# shrimp safe algae remedy



## dzega (Apr 22, 2013)

this is the first algae remedy i see which clearly states its shrimp safe. what do you guys think?
http://diyfishkeepers.com/forum/showthread.php?8585-Easy-life-(algexit)-review-test
http://www.urbanaquaria.com/2014/04/product-test-easy-life-algexit.html

i dont really have algae problem but im tempted to test it out for curiosity


----------



## mattinmd (Aug 16, 2014)

Hmm, active ingredient is salicylate.... so the actually active form of Asprin, acne medicine, and an interesting plant hormone if in acid form:

http://en.wikipedia.org/wiki/Salicylic_acid

"It is involved in the systemic acquired resistance (SAR) in which a pathogenic attack on one part of the plant induces resistance in other parts. The signal can also move to nearby plants by salicylic acid being converted to the volatile ester, methyl salicylate"


----------



## schnebbles (Jan 10, 2015)

wow, if that would be safe I'd like to try it!

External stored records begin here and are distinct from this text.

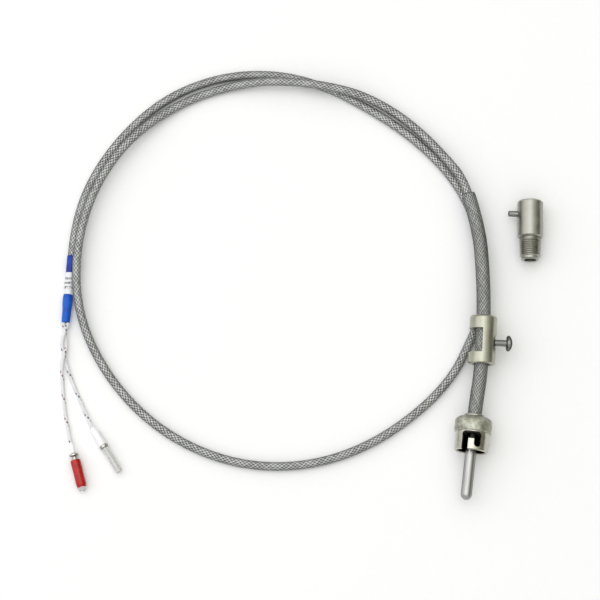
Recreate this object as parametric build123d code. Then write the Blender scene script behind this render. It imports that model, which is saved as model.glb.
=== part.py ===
"""Bayonet thermocouple with a sprung cap, an armoured lead, a clamp collar and a loose pipe adapter.

Millimetres. The origin is on the probe stem's axis, where the stem leaves the end ferrule.
+Y runs along that axis away from the tip, +Z is up, and the part lies on the plane z = FLOOR_Z.
"""
import os
from math import atan2, cos, degrees, pi, radians, sin, tan

from build123d import *

# Probe stem
STEM_R = 2.5
STEM_WALL = 0.4
STEM_LENGTH = 30.0
STEM_INSERT = 4.5
STEM_SHANK_R = 2.3
THERMO_WIRE_R = 0.25
THERMO_WIRE_GAP = 1.0
JUNCTION_R = 0.9
JUNCTION_Y = -27.5
INSULATOR_START = -26.4
INSULATOR_LENGTH = 9.4
INSULATOR_GAP = 0.2
INSULATOR_COUNT = 3
INSULATOR_HOLE_R = 0.35
SEAL_START = 2.5

# Ferrule, stop ring, spring and thrust washer
FERRULE_R = 4.0
FERRULE_LENGTH = 8.9
FERRULE_THROAT_R = 1.5
HOSE_SOCKET_Y = 6.0
SEAT_RING_R = 5.8
SEAT_RING_WIDTH = 0.8
STOP_RING_R = 4.7
STOP_RING_WIDTH = 1.1
WASHER_R = 5.9
WASHER_HOLE_R = 4.15
WASHER_WIDTH = 0.5
SPRING_MEAN_R = 5.1
SPRING_WIRE_R = 0.35
SPRING_TURNS = 3.5

# Bayonet cap
CAP_RIM_Y = -8.1
CAP_BAND_Y = 0.7
CAP_SHOULDER_Y = 5.6
CAP_WALL_Y = 6.7
CAP_BACK_Y = 7.7
CAP_BORE_R = 6.3
CAP_SKIRT_R = 7.7
CAP_BAND_R = 8.5
CAP_BACK_R = 5.2
CAP_HOLE_R = 4.08
SLOT_ENTRY_ANGLE = -28.0
SLOT_HOOK_ANGLE = 15.0
SLOT_ENTRY_WIDTH = 3.0
SLOT_RUN_WIDTH = 3.4
SLOT_HOOK_WIDTH = 3.2
SLOT_RUN_Y = -1.4
SLOT_HOOK_Y = -5.1

# Hose and lead
FLOOR_Z = -CAP_BAND_R
FLOOR_GAP = 0.05
HOSE_R = 3.25
HOSE_BORE_R = 2.4
LEAD_R = 2.0
LEAD_BORE_R = 1.65
LEAD_CORE_R = 1.6
LEAD_Z = FLOOR_Z + LEAD_R + FLOOR_GAP
HOSE_ROUTE = [
    (0.0, HOSE_SOCKET_Y, 0.0),
    (0.0, 14.0, 0.0),
    (0.8, 29.0, 0.8),
    (-1.0, 58.0, 2.6),
    (-3.5, 77.0, 1.5),
    (-7.0, 96.5, -0.9),
    (-13.7, 112.6, -1.0),
]
LEAD_ROUTE = [
    HOSE_ROUTE[-1],
    (-16.9, 119.55, -1.03),
    (-24.3, 127.6, -1.9),
    (-39.6, 141.8, -5.1),
    (-57.0, 152.2, -5.4),
    (-77.0, 157.2, -1.5),
    (-109.0, 157.8, -1.8),
    (-134.0, 152.6, LEAD_Z),
    (-156.5, 140.2, LEAD_Z),
    (-176.0, 119.0, -1.9),
    (-188.2, 93.2, -1.8),
    (-191.8, 64.8, -1.9),
    (-187.3, 36.5, -3.8),
    (-173.8, 12.6, LEAD_Z),
    (-152.6, -8.0, LEAD_Z),
    (-127.4, -21.2, LEAD_Z),
    (-99.8, -26.4, LEAD_Z),
    (-72.0, -22.8, LEAD_Z),
    (-46.6, -10.9, LEAD_Z),
    (-25.2, 7.7, LEAD_Z),
    (-11.4, 26.3, LEAD_Z),
    (-5.6, 42.5, LEAD_Z),
    (-0.4, 59.5, LEAD_Z),
    (-1.6, 75.0, LEAD_Z),
    (-4.8, 90.0, LEAD_Z),
    (-10.2, 104.0, LEAD_Z),
    (-17.8, 116.6, LEAD_Z),
    (-28.0, 127.4, LEAD_Z),
    (-43.2, 139.0, LEAD_Z),
    (-61.5, 148.8, LEAD_Z),
    (-84.2, 158.2, LEAD_Z),
    (-109.6, 162.2, LEAD_Z),
    (-136.0, 157.6, LEAD_Z),
    (-160.0, 144.4, LEAD_Z),
    (-178.2, 123.5, LEAD_Z),
    (-190.2, 99.6, LEAD_Z),
    (-194.5, 76.8, -6.05),
    (-193.6, 61.3, -6.05),
]

# Heat-shrink sleeve and marker, on the lead's free end
SLEEVE_LENGTH = 31.8
SLEEVE_START_R = 2.2
SLEEVE_MARKER_R = 1.95
SLEEVE_BULGE_R = 2.35
SLEEVE_TAIL_R = 2.0
SLEEVE_END_R = 1.95
SPLICE_R = 1.5
MARKER_START = 8.2
MARKER_LENGTH = 10.4
MARKER_R = 2.25
BULGE_LENGTH = 5.0

# Fibreglass wires: twisted for one turn, then splayed
WIRE_R = 0.8
WIRE_Z = FLOOR_Z + WIRE_R + FLOOR_GAP
TWIST_START_R = 1.15
TWIST_R = 1.35
TWIST_AXIS = [
    (-191.76, 29.55, -6.05),
    (-191.45, 24.4, -6.35),
    (-190.85, 19.2, -6.55),
    (-190.15, 14.0, -6.6),
    (-189.2, 8.8, -6.6),
]
POSITIVE_SPLAY = [
    (-189.5, 3.0, WIRE_Z),
    (-187.4, -6.5, WIRE_Z),
    (-184.8, -15.5, -7.6),
    (-181.9, -23.6, -7.0),
]
NEGATIVE_SPLAY = [
    (-185.6, 4.0, WIRE_Z),
    (-181.2, -3.4, WIRE_Z),
    (-176.9, -10.6, -7.4),
]

# Crimped terminals: each stands on its own axis line on the floor side of the wire
POSITIVE_AXIS_START = (-179.05, -30.2, -6.1)
POSITIVE_AXIS = (0.383, -0.924, 0.0)
NEGATIVE_AXIS_START = (-172.4, -17.3, -6.42)
NEGATIVE_AXIS = (0.635, -0.7725, 0.0)
POSITIVE_RING_R = 2.1
POSITIVE_RING_LENGTH = 1.5
POSITIVE_NECK_R = 0.9
POSITIVE_BARREL_R = 1.5
POSITIVE_SLEEVE_START = 3.2
POSITIVE_SLEEVE_LENGTH = 12.8
POSITIVE_SLEEVE_R = 2.32
POSITIVE_TIP_R = 2.0
POSITIVE_TIP_LENGTH = 1.9
BOOT_LENGTH = 9.8
BOOT_START_R = 1.25
BOOT_END_R = 2.0
NEGATIVE_RING_R = 1.95
NEGATIVE_RING_LENGTH = 1.3
NEGATIVE_BARREL_R = 1.0
NEGATIVE_SLEEVE_R = 1.5
NEGATIVE_SLEEVE_LENGTH = 13.2
NEGATIVE_BORE_R = 0.6

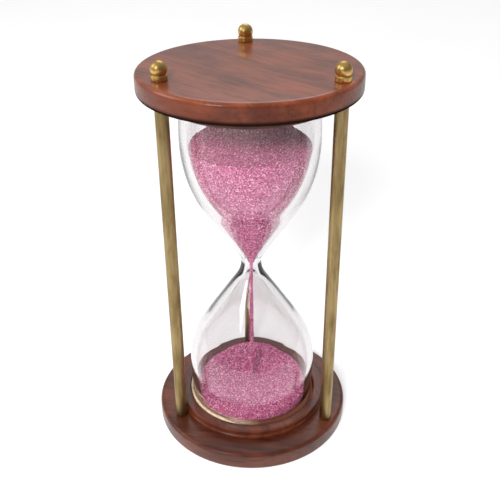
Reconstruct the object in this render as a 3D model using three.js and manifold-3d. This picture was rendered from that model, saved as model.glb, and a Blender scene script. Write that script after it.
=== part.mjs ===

My tank disgusts me


----------



## SyKoTrApS fish (Apr 5, 2015)

I used algae fix by API a few days ago with my shrimp and the next day I read that it would kill them and I found out that I over dosed so if you really need to get rid of algae try it and use a little bit less than it tells you to and it will fix your problem but if its not bad and you aren't worried about it bad enough to risk your shrimps lives I don't recommend dong what I did I think I was just extremely lucky


----------